EXERCISE REQUIREMENTS
Among the lines below, keep only those from the one containing "voltage_regulators();" through the one containing "bpy.context.view_layer.update()", and reproduce them exactly.

COLLECTED MATERIAL
• • • • • • •
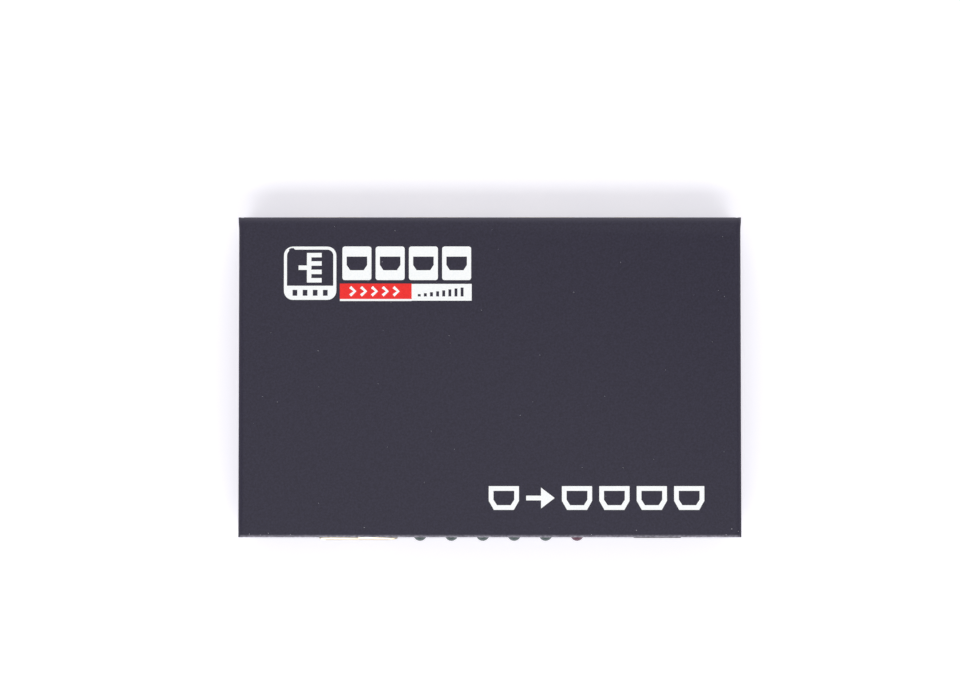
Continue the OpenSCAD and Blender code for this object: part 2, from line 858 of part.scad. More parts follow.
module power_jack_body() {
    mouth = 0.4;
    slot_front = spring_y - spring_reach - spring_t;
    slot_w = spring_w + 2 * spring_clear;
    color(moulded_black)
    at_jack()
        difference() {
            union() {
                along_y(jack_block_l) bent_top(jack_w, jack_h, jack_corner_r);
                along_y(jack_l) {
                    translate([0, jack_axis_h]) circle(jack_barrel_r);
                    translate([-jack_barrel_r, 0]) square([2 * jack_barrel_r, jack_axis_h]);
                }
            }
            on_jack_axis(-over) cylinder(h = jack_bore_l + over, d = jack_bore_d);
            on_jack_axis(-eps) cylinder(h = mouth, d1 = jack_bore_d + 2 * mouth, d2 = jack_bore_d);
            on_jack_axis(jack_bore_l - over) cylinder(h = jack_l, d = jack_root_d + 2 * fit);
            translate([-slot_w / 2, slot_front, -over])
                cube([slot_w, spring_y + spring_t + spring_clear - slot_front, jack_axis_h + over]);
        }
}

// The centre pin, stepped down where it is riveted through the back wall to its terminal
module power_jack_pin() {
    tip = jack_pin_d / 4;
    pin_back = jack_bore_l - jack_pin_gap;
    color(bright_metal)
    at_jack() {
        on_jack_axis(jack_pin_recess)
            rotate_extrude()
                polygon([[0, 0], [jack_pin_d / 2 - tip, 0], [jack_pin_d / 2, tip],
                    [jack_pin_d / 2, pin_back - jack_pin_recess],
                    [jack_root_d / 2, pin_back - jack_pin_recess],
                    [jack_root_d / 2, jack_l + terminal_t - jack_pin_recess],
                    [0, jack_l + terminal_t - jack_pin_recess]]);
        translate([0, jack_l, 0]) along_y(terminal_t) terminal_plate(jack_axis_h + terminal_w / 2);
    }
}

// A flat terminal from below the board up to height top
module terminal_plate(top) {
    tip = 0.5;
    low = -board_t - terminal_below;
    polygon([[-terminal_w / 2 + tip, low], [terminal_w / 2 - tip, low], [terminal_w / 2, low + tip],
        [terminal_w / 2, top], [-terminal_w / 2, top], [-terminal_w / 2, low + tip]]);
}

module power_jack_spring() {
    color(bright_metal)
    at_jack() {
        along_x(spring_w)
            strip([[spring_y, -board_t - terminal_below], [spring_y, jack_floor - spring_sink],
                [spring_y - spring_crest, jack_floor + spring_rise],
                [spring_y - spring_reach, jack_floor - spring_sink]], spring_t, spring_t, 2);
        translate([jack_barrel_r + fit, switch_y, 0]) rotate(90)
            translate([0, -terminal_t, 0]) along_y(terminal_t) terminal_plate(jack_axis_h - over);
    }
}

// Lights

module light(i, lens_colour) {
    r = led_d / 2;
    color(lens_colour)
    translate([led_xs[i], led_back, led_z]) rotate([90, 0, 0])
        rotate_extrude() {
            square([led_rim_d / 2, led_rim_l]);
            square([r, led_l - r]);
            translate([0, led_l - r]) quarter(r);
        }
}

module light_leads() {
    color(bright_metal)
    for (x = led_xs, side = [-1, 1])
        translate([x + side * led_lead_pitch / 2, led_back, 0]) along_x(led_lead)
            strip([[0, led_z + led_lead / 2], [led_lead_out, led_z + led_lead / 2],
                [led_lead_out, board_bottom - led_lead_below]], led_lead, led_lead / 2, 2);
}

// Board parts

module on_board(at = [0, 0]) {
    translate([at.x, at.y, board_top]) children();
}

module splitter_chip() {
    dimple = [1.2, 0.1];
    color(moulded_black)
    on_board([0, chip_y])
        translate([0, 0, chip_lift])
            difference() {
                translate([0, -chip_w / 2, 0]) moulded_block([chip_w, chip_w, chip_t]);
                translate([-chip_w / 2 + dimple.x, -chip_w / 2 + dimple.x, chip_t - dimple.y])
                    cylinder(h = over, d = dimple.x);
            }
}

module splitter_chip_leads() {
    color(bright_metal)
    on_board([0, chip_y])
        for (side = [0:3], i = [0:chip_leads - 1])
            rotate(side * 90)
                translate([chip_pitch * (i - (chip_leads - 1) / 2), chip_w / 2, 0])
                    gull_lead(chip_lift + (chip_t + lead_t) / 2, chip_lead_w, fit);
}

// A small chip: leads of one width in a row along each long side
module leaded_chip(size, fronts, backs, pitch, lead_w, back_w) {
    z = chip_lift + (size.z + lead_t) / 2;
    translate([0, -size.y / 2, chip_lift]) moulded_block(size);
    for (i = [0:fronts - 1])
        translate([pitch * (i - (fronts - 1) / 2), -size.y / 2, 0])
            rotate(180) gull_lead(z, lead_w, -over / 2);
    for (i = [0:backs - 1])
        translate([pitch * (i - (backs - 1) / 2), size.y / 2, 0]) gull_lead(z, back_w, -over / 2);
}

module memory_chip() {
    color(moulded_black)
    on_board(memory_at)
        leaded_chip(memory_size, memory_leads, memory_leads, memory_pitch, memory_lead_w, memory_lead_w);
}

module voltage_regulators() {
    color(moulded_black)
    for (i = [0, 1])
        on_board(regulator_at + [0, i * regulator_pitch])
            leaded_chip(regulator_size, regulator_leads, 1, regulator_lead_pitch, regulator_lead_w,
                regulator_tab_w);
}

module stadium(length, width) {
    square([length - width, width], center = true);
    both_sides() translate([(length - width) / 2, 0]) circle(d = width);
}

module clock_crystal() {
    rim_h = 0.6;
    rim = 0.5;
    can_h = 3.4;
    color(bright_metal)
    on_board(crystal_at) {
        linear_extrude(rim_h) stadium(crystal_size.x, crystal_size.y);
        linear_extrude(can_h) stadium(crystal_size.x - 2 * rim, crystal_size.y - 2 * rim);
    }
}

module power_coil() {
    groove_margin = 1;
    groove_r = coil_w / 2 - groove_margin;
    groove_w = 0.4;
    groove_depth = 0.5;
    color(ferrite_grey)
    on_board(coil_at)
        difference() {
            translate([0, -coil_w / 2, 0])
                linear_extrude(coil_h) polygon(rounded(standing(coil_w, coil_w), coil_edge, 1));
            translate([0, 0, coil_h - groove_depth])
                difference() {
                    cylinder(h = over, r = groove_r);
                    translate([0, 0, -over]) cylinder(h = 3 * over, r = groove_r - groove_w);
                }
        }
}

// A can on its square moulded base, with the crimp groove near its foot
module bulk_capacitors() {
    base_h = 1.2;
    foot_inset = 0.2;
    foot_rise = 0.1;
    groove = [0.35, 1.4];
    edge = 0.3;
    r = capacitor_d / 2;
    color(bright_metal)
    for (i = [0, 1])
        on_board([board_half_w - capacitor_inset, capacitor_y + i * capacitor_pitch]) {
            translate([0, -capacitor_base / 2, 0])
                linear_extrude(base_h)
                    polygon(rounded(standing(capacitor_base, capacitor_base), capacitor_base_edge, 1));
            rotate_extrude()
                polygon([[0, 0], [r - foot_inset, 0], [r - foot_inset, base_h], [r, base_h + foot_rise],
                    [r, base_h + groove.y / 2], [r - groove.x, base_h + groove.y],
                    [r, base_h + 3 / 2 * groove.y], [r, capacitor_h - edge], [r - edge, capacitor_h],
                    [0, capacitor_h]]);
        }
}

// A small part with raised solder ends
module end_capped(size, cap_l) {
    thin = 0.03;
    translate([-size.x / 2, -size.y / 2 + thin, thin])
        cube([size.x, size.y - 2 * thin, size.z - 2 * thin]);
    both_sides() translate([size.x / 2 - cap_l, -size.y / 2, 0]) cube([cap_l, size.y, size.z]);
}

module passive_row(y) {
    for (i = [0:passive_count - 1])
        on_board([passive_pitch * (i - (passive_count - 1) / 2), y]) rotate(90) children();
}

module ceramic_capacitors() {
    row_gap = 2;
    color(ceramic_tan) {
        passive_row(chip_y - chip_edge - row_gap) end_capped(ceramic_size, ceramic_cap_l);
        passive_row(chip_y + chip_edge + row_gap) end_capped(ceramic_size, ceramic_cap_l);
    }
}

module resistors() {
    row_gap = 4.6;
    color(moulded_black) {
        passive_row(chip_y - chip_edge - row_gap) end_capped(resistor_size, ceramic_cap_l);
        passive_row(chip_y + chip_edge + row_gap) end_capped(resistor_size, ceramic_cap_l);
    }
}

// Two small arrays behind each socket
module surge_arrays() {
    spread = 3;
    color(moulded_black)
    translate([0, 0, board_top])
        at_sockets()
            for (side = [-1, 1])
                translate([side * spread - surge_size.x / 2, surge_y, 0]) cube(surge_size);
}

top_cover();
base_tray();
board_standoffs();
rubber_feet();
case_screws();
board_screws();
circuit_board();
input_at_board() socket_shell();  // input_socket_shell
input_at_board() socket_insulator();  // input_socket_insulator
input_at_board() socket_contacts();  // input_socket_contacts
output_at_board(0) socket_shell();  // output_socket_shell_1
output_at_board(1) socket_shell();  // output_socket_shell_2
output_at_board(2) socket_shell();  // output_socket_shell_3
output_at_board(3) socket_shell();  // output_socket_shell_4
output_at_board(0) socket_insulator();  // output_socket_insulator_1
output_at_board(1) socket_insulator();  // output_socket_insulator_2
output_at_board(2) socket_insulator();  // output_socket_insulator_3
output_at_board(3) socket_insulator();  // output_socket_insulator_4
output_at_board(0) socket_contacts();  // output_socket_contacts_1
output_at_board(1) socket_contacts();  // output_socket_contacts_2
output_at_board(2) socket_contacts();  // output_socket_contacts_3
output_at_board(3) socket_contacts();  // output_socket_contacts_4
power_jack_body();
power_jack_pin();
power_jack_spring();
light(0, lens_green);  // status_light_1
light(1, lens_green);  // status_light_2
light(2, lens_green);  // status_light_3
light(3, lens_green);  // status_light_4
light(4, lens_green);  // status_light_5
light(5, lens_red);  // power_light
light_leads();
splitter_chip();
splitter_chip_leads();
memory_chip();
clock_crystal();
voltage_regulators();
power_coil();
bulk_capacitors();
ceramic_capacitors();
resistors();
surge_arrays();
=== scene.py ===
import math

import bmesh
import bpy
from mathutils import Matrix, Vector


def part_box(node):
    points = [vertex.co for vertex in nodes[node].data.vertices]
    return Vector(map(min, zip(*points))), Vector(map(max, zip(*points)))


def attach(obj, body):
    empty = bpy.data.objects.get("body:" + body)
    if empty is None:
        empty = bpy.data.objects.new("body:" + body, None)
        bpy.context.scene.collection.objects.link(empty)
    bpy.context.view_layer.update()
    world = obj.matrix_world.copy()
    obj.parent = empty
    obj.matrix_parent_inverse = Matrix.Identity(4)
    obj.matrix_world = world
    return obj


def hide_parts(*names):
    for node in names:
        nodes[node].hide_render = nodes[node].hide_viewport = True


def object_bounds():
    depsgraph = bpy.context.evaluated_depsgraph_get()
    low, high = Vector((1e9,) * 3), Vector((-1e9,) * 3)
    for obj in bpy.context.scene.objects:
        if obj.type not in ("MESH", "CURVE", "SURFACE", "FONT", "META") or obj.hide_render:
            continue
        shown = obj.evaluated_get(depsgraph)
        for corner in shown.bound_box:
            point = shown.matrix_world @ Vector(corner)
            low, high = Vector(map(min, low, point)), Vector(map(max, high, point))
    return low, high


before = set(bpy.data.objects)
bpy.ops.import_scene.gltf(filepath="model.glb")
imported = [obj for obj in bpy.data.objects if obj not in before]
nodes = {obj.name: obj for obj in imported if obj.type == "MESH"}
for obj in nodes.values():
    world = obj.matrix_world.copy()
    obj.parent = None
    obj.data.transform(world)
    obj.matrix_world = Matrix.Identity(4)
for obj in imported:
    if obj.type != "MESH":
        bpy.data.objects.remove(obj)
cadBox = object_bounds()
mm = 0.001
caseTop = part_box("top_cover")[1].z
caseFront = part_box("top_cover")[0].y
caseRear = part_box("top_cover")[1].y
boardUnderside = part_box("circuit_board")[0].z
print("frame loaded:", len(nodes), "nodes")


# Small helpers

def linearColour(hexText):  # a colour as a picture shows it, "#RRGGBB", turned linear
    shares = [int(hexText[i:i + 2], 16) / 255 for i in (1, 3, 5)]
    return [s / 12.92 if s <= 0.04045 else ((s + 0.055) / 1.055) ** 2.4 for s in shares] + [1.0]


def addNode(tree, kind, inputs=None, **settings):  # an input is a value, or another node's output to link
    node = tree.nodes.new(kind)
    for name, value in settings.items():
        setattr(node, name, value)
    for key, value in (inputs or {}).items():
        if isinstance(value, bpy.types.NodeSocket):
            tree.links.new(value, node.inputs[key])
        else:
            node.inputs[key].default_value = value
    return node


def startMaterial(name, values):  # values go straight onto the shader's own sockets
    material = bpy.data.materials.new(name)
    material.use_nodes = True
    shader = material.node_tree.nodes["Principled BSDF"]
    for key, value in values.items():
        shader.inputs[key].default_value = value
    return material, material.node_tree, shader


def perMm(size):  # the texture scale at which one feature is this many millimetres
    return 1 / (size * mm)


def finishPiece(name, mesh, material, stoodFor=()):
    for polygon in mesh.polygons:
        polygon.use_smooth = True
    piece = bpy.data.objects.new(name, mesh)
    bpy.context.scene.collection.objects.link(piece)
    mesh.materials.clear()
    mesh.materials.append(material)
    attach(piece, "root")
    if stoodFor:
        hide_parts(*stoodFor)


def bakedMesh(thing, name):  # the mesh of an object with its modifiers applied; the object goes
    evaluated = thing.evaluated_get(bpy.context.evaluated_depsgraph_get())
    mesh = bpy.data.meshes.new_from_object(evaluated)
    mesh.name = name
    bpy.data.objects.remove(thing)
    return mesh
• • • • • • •
COMPLETE OUTPUT
voltage_regulators();
power_coil();
bulk_capacitors();
ceramic_capacitors();
resistors();
surge_arrays();
=== scene.py ===
import math

import bmesh
import bpy
from mathutils import Matrix, Vector


def part_box(node):
    points = [vertex.co for vertex in nodes[node].data.vertices]
    return Vector(map(min, zip(*points))), Vector(map(max, zip(*points)))


def attach(obj, body):
    empty = bpy.data.objects.get("body:" + body)
    if empty is None:
        empty = bpy.data.objects.new("body:" + body, None)
        bpy.context.scene.collection.objects.link(empty)
    bpy.context.view_layer.update()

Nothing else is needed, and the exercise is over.